As the father of daughters, this film had special meaning for Lennertz.

The world has finally caught up with how tough girls really are. When you look at things like Brave and Frozen and Tangled and Moana, you’re seeing this world where just being a princess really isn’t good enough anymore. It just fun, it’s not realistic, it’s not particularly exciting, so I think at least when I watch my daughters, they don’t want to get saved, they want to pick up the bow and arrow and swing across the mud pit.
Smurfette was always very smart and tough but there was only one of her and she obviously had to live in this world of guys. So when Kelly he said, “Here is the big surprise — we have this whole world of girl Smurfs who by the way are way tougher than the guys and they are led by Julia Roberts,” I said, “This is great; this is exactly what the Smurfs needed.”

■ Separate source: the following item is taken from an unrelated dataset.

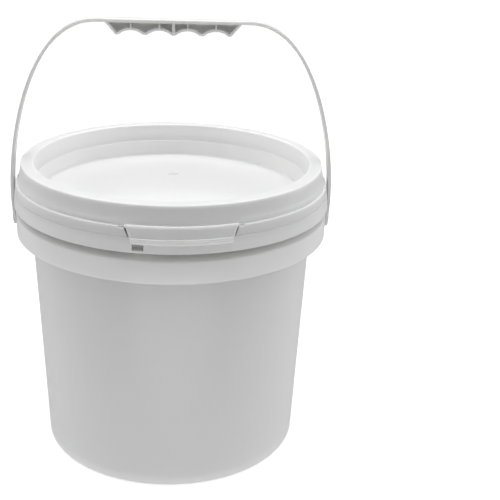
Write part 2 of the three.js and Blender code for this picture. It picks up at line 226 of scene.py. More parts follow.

The thing I really loved about it is it never felt like it was a surprise that they were tough. It was never made a big issue it was just, “Look, that’s who they are.” That’s a real tribute to Kelly and our writers, Stacey Harman and Pamela Ribon, who were really fantastic. They didn’t pander to any kind of gender stereotypes. They just said, “These are our characters, they happen to be girls, and they happen to kick ass, and that’s it.” I think that’s what makes it such a great piece for young kids to watch and say, “You can do anything you want. It does not matter what color you are, what ethnicity you are, what gender you are; you can swing from trees just like anybody else and save the day,” and I think that’s really cool.